Work to be completed:
Copy the data exactly from the line that contains "axis = form_normal(front_angle(x, z), z)" through the line that contains "its imported frame.", keeping both end lines and leaving out everything else.

##### Data block #####

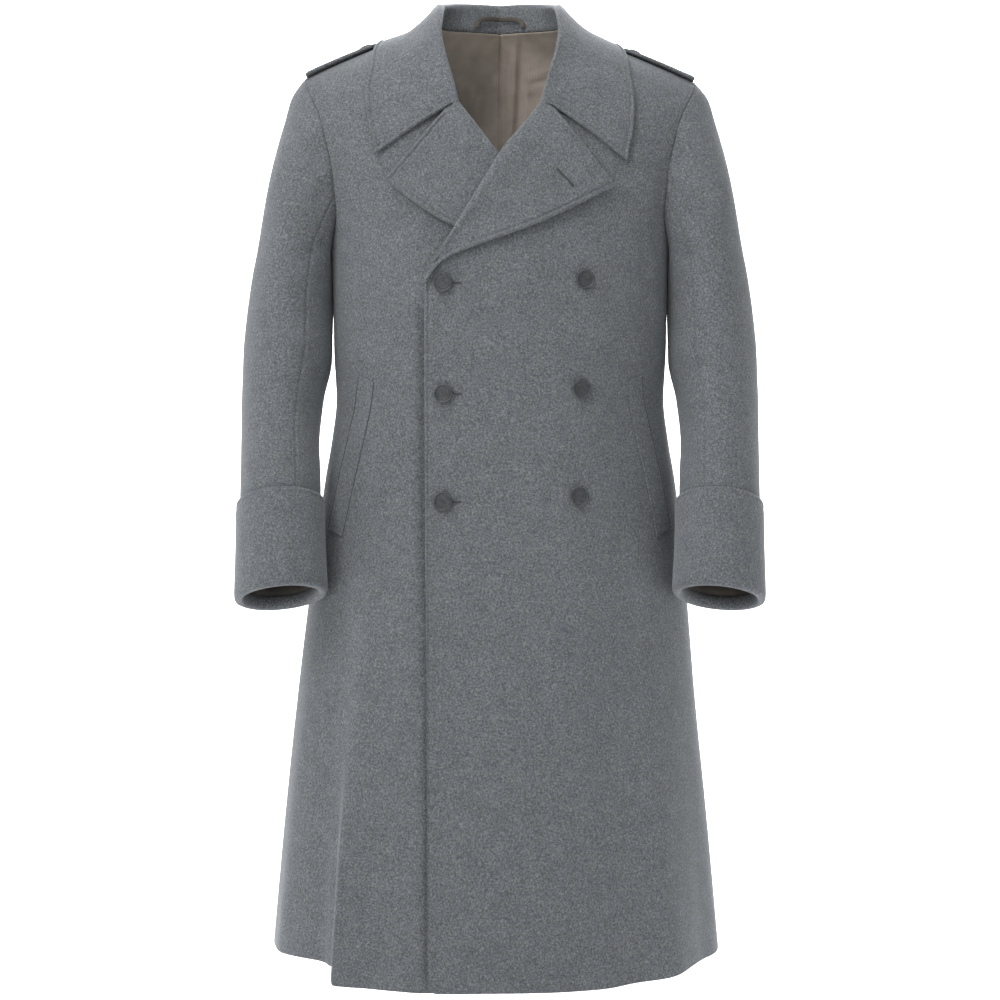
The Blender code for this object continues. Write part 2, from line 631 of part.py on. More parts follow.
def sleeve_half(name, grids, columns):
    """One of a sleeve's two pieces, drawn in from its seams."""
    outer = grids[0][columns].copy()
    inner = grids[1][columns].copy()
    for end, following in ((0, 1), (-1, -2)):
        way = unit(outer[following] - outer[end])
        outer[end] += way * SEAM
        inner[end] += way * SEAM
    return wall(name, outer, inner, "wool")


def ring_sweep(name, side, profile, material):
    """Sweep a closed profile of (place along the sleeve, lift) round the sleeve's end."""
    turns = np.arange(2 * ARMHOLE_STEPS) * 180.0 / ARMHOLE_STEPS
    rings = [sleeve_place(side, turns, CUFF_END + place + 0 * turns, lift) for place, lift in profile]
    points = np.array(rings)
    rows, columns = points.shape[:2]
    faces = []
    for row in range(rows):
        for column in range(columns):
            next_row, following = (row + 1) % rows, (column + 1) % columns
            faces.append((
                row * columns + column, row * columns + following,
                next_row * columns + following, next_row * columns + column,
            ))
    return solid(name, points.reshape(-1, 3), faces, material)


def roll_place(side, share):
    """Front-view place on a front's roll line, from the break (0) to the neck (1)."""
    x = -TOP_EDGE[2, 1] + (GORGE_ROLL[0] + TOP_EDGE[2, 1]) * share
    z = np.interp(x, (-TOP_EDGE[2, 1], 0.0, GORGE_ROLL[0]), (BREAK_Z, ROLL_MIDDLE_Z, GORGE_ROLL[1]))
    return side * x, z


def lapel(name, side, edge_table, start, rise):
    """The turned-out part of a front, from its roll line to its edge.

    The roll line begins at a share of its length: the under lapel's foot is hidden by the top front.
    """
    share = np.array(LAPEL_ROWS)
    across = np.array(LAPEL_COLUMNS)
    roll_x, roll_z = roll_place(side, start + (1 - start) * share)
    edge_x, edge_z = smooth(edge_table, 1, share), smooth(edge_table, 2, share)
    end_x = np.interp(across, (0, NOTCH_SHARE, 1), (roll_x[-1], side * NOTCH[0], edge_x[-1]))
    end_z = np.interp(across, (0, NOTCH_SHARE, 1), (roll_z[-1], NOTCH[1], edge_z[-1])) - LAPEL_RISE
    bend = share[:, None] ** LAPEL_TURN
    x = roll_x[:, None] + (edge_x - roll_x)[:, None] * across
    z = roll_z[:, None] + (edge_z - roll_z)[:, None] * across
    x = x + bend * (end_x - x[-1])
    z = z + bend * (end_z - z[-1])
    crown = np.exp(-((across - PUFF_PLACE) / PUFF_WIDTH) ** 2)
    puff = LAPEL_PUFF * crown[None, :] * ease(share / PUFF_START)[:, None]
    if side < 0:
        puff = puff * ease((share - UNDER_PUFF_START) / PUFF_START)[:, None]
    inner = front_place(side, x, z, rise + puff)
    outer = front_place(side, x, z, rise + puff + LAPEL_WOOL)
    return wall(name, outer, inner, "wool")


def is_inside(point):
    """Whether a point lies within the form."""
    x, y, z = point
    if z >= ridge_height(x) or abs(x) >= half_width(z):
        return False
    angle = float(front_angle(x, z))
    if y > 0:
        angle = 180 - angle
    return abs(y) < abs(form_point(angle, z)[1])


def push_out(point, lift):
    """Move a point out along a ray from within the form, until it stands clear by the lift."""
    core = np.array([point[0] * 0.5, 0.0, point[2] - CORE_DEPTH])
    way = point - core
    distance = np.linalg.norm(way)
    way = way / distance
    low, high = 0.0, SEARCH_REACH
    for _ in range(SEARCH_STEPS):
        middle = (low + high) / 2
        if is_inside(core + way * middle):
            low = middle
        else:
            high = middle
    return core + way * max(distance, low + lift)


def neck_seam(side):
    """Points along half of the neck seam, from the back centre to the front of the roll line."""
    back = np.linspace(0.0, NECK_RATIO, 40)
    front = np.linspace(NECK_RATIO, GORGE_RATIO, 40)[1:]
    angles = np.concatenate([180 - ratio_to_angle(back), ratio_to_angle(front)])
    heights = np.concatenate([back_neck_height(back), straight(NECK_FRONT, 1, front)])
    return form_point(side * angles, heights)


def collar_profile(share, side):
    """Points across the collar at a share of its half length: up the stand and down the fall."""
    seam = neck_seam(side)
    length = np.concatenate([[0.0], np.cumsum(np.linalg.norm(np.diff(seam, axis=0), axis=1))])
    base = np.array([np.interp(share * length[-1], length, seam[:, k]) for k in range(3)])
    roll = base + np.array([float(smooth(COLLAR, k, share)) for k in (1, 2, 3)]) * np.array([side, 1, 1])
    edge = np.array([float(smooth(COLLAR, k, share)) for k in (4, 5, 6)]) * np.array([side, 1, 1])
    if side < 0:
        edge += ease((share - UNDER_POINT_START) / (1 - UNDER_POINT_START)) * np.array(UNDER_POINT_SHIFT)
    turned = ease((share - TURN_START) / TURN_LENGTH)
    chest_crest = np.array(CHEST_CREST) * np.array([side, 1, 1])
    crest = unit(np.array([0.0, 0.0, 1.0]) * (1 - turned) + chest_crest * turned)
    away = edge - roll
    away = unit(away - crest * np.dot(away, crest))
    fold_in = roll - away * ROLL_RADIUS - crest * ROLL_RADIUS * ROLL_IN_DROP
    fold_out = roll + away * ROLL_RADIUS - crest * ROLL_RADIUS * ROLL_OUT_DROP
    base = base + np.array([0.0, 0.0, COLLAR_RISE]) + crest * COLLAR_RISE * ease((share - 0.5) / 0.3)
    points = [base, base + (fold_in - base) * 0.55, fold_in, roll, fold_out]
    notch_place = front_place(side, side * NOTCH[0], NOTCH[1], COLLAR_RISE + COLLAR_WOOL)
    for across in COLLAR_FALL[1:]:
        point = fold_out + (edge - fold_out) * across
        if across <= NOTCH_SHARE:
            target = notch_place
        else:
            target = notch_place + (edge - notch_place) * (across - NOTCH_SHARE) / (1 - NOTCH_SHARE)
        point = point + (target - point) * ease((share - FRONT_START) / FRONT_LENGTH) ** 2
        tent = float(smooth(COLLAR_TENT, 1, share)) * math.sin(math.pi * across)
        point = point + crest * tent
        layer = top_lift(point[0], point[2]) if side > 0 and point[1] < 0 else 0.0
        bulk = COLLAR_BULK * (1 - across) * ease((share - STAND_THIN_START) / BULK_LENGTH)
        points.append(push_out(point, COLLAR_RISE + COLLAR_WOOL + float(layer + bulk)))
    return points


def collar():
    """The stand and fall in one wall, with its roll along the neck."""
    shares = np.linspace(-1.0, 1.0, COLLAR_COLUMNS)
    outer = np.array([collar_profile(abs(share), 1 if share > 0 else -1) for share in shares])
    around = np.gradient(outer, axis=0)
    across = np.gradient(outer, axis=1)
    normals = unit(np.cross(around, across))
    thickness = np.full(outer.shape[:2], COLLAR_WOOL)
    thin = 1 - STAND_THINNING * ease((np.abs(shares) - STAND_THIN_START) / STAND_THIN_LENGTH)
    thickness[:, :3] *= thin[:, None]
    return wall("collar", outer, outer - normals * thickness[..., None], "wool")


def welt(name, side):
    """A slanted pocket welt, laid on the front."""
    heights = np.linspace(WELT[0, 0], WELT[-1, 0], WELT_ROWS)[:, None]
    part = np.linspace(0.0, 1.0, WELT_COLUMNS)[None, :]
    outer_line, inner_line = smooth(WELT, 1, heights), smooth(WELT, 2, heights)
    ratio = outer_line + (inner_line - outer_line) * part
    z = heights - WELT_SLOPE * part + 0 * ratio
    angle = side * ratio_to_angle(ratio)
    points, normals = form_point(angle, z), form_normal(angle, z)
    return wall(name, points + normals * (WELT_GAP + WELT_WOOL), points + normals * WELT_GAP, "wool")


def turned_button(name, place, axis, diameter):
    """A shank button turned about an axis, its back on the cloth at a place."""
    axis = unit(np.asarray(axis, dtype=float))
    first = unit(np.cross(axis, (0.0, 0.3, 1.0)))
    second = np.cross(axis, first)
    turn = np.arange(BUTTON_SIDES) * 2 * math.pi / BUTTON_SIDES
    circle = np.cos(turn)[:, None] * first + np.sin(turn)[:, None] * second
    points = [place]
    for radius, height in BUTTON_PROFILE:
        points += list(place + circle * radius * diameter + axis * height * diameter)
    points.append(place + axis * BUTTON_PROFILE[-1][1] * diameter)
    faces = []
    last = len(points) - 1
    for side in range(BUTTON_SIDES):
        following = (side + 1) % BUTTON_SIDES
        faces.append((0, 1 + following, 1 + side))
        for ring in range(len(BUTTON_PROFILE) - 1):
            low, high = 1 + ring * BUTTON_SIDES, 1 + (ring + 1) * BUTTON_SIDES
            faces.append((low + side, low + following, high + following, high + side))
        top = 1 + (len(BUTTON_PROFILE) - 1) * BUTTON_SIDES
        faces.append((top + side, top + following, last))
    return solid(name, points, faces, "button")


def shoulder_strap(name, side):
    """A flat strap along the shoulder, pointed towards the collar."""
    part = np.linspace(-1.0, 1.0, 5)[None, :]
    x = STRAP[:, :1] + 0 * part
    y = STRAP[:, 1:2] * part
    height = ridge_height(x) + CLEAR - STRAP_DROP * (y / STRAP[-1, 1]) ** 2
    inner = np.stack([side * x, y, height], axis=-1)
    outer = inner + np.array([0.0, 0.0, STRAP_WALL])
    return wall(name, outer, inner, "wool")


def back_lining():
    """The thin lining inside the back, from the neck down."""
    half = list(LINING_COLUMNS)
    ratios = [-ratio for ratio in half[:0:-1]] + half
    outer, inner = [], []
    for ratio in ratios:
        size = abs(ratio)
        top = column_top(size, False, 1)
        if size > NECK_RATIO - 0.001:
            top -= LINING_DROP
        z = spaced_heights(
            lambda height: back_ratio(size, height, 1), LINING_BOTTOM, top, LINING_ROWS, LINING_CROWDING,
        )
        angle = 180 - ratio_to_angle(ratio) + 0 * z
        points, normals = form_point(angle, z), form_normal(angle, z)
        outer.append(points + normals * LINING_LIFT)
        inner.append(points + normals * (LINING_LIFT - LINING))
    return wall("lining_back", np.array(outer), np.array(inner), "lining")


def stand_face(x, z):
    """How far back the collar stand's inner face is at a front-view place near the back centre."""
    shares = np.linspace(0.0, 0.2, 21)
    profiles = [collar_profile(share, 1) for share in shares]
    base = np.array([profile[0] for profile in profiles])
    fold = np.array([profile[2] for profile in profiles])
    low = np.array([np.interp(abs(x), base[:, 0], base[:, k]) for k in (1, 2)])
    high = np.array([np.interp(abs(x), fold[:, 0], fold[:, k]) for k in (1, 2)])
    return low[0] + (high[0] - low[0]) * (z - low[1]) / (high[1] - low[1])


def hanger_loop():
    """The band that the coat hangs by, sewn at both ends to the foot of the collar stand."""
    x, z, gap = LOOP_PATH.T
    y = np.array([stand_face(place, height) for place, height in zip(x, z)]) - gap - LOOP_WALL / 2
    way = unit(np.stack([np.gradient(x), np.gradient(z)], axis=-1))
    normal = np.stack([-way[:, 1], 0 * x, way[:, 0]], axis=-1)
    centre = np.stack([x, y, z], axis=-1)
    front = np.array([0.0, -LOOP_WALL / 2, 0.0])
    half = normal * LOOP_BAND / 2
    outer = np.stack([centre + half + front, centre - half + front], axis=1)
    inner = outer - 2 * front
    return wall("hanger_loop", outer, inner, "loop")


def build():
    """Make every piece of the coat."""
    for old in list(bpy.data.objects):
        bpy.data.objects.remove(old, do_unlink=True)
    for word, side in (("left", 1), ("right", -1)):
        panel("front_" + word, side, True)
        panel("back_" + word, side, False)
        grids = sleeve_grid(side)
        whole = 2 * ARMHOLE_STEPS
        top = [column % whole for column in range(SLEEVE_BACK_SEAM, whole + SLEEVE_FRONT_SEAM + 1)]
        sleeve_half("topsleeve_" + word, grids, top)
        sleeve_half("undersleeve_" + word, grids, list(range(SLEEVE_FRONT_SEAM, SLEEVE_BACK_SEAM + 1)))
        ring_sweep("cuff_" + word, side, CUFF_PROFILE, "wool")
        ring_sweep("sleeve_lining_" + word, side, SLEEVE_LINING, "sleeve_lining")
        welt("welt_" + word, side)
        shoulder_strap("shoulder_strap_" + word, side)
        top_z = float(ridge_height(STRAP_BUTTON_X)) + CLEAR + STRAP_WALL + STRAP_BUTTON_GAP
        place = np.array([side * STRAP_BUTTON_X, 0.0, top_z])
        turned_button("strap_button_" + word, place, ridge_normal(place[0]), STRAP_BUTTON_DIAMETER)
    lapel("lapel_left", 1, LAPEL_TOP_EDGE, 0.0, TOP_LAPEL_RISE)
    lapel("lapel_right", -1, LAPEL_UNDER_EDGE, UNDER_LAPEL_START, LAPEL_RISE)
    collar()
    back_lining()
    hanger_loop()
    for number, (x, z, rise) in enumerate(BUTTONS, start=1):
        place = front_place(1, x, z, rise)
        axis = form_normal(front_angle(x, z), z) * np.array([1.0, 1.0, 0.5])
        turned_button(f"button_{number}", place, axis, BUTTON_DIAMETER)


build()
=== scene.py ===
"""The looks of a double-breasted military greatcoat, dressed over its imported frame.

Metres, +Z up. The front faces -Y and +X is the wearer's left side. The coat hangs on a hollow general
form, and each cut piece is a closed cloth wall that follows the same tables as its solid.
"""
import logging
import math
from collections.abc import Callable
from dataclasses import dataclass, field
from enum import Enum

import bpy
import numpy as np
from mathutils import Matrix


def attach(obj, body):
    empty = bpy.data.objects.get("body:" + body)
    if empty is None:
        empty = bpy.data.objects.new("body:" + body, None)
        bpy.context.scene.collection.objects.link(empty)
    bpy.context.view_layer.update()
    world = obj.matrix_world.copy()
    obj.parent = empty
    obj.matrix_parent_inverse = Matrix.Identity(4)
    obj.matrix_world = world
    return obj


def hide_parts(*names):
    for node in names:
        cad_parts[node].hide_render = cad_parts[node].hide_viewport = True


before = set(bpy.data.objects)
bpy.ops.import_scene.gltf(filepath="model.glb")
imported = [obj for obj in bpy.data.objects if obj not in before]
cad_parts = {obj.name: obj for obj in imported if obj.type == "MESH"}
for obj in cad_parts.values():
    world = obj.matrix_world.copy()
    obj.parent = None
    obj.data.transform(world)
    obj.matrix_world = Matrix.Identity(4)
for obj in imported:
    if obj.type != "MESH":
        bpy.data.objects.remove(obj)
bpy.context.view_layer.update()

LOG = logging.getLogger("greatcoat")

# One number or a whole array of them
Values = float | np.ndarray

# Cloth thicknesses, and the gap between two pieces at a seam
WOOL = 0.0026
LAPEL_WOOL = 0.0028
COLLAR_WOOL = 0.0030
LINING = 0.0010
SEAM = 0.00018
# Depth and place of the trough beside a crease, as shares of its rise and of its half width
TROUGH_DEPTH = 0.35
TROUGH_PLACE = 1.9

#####

Solution for this exercise:
        axis = form_normal(front_angle(x, z), z) * np.array([1.0, 1.0, 0.5])
        turned_button(f"button_{number}", place, axis, BUTTON_DIAMETER)


build()
=== scene.py ===
"""The looks of a double-breasted military greatcoat, dressed over its imported frame.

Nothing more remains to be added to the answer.